Challenge: In the listing below, locate the line containing "for made in" and the line containing "obj.data.transform(world)". Output both of them and every line between, exactly as written, and nothing more.

Data section:
***

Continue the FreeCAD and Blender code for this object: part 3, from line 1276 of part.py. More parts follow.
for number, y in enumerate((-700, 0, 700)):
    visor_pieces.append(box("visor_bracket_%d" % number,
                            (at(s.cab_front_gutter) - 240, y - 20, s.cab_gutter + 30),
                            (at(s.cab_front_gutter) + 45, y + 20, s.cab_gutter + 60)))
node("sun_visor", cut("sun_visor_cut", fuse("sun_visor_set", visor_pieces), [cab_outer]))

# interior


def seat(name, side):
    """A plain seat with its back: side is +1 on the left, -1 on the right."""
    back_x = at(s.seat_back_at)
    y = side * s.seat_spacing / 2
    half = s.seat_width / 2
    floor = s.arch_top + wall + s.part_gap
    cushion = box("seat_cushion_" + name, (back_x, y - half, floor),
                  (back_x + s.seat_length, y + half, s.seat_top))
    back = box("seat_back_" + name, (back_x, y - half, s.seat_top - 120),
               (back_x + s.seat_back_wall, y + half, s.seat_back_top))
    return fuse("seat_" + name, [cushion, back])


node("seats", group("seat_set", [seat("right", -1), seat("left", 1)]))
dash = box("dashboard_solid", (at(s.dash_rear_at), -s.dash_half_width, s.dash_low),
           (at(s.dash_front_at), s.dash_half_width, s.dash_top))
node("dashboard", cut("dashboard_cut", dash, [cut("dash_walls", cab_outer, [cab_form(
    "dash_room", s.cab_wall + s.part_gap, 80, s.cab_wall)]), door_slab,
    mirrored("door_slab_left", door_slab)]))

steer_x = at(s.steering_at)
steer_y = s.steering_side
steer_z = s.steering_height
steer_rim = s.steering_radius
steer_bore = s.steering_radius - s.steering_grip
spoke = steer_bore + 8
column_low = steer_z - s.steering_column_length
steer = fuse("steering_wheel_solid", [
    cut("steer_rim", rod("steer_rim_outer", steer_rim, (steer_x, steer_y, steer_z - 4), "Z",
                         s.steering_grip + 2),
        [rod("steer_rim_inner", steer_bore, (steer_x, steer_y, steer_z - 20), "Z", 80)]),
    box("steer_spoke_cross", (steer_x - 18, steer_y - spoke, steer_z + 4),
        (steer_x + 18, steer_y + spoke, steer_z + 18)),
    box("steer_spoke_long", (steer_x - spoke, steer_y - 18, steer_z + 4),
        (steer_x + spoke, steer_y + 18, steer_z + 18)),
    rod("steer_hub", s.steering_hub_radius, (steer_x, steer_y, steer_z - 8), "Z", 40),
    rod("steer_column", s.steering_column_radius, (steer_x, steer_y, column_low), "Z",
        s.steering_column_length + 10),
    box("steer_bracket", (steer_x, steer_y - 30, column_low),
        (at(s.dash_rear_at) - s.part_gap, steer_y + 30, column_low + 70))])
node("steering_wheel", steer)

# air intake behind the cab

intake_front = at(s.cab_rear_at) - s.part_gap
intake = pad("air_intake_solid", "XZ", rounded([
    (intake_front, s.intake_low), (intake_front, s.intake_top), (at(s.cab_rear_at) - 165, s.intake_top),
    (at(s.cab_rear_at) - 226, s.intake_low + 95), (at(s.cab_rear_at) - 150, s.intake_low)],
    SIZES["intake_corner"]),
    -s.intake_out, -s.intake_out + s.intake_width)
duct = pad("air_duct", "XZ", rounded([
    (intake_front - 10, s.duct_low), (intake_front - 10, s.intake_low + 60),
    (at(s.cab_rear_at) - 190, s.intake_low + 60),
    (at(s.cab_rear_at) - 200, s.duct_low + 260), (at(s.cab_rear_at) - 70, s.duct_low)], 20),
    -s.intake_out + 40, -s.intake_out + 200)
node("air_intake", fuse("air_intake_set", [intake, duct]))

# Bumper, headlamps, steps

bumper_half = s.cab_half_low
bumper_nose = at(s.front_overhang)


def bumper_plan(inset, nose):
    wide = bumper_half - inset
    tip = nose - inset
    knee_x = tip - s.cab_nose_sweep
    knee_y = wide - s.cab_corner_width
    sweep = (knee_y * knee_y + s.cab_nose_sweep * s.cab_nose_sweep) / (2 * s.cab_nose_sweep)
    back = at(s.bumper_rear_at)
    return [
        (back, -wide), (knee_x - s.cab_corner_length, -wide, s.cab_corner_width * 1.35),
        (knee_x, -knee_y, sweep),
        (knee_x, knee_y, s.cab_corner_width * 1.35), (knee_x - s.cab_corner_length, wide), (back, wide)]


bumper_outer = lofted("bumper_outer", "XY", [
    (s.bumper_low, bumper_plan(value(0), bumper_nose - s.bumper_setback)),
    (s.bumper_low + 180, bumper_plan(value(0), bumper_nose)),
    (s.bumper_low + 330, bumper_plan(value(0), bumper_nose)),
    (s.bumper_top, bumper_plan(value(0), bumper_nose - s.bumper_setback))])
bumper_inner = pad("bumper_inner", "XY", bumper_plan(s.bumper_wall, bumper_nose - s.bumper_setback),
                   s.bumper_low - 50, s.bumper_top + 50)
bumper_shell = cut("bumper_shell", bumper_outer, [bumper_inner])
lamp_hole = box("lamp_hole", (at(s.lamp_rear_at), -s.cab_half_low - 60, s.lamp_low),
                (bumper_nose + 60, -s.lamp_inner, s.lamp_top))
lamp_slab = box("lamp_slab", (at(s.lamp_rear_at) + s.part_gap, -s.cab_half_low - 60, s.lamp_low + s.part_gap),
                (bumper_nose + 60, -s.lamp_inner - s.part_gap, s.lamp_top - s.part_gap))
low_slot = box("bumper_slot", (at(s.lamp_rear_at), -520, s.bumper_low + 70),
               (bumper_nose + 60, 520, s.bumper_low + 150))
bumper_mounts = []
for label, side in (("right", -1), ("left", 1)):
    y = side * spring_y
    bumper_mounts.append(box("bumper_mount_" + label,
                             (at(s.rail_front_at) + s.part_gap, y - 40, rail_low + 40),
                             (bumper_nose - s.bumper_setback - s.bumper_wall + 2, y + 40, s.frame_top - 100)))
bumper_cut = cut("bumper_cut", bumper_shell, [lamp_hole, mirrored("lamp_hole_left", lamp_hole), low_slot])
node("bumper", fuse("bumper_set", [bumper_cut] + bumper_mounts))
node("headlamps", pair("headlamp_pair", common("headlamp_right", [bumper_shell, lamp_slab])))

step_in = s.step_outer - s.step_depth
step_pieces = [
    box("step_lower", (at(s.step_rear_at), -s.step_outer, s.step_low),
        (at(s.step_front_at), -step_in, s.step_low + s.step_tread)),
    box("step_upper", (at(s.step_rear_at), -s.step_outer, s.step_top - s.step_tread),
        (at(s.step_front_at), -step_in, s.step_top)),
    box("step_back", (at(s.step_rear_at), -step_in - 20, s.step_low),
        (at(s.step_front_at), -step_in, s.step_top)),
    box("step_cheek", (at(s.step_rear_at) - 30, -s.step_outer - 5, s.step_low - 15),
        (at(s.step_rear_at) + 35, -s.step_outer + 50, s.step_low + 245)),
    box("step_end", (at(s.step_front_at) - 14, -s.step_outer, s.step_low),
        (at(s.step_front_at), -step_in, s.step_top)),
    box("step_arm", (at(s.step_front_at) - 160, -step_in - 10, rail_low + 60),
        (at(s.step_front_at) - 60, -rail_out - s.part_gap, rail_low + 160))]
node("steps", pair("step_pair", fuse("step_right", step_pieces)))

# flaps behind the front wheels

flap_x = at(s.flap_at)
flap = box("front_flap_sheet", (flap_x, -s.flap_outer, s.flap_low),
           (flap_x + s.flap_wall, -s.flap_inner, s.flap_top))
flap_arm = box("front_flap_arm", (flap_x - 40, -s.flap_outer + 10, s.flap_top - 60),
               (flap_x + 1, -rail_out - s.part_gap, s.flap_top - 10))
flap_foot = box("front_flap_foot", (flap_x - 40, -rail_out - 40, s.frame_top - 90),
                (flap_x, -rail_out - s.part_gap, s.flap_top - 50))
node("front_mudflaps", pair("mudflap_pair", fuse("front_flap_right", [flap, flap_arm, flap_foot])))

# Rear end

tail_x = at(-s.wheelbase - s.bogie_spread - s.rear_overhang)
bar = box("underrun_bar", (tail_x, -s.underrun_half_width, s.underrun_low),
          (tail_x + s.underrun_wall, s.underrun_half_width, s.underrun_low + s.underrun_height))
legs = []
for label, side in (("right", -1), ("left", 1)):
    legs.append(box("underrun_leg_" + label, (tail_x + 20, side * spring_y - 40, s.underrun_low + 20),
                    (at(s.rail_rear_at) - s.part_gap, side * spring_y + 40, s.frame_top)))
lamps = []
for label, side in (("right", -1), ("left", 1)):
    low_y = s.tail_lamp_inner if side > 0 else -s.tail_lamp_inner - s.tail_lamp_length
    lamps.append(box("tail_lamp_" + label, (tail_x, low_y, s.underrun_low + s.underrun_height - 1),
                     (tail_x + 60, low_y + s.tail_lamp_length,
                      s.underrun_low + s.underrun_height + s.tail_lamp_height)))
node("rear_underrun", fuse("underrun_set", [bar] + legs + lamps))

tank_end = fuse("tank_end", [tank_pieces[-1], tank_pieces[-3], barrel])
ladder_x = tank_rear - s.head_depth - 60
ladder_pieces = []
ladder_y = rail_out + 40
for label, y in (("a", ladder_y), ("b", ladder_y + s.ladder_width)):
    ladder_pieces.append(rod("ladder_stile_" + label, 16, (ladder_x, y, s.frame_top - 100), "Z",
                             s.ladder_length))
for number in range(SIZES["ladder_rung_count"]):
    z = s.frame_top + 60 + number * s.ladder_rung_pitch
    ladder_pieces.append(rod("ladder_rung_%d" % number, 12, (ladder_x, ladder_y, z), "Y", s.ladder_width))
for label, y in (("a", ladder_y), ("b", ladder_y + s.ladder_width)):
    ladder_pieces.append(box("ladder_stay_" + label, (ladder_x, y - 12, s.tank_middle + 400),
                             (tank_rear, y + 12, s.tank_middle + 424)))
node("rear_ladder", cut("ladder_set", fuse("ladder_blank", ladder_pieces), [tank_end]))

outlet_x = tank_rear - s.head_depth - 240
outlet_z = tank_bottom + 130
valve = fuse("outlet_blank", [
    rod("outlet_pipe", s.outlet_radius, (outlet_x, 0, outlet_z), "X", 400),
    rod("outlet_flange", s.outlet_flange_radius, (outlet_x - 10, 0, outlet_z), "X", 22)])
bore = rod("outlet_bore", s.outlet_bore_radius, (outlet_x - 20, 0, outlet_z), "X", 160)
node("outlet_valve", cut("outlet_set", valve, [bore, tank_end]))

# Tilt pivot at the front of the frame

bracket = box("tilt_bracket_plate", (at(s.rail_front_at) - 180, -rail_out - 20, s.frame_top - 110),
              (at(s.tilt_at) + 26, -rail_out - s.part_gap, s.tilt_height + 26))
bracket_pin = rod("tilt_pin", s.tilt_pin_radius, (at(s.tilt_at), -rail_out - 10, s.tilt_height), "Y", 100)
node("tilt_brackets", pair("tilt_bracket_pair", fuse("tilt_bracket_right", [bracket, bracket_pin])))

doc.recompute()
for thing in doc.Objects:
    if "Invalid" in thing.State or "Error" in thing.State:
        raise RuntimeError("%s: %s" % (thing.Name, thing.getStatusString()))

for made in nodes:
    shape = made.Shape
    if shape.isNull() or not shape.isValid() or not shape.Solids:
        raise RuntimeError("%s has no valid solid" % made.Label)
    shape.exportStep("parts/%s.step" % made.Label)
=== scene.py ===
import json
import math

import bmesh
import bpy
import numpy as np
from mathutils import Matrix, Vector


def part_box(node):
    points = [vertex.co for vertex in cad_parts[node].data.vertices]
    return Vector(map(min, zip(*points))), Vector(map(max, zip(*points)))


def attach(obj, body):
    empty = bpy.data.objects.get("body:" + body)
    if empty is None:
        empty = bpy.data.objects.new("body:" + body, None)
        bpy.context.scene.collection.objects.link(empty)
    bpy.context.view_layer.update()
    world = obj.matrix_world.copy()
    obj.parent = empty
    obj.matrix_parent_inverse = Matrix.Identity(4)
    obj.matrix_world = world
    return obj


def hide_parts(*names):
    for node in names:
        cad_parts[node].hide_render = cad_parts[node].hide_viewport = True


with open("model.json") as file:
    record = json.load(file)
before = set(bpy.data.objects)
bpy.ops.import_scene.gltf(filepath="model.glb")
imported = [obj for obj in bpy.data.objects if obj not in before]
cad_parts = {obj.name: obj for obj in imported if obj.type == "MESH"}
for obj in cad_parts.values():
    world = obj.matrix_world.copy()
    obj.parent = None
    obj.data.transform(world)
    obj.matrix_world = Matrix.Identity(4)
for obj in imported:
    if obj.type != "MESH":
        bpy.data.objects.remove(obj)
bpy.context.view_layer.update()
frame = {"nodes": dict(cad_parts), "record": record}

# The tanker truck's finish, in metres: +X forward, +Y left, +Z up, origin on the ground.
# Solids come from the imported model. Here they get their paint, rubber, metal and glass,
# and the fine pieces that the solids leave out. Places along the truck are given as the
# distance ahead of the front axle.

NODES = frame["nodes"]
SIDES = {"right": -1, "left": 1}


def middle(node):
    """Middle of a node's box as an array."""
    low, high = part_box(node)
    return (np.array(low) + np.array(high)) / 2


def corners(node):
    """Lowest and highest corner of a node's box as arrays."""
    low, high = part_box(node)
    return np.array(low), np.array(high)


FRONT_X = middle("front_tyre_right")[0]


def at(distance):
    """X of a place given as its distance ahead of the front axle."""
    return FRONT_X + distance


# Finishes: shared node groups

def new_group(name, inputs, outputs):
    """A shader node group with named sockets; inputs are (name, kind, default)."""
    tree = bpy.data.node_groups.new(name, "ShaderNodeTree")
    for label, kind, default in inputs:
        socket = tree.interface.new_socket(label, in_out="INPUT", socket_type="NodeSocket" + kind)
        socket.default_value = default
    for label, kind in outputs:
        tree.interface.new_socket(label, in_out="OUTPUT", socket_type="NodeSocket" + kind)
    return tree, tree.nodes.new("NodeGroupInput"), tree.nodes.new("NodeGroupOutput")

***

Response for this exercise:
for made in nodes:
    shape = made.Shape
    if shape.isNull() or not shape.isValid() or not shape.Solids:
        raise RuntimeError("%s has no valid solid" % made.Label)
    shape.exportStep("parts/%s.step" % made.Label)
=== scene.py ===
import json
import math

import bmesh
import bpy
import numpy as np
from mathutils import Matrix, Vector


def part_box(node):
    points = [vertex.co for vertex in cad_parts[node].data.vertices]
    return Vector(map(min, zip(*points))), Vector(map(max, zip(*points)))


def attach(obj, body):
    empty = bpy.data.objects.get("body:" + body)
    if empty is None:
        empty = bpy.data.objects.new("body:" + body, None)
        bpy.context.scene.collection.objects.link(empty)
    bpy.context.view_layer.update()
    world = obj.matrix_world.copy()
    obj.parent = empty
    obj.matrix_parent_inverse = Matrix.Identity(4)
    obj.matrix_world = world
    return obj


def hide_parts(*names):
    for node in names:
        cad_parts[node].hide_render = cad_parts[node].hide_viewport = True


with open("model.json") as file:
    record = json.load(file)
before = set(bpy.data.objects)
bpy.ops.import_scene.gltf(filepath="model.glb")
imported = [obj for obj in bpy.data.objects if obj not in before]
cad_parts = {obj.name: obj for obj in imported if obj.type == "MESH"}
for obj in cad_parts.values():
    world = obj.matrix_world.copy()
    obj.parent = None
    obj.data.transform(world)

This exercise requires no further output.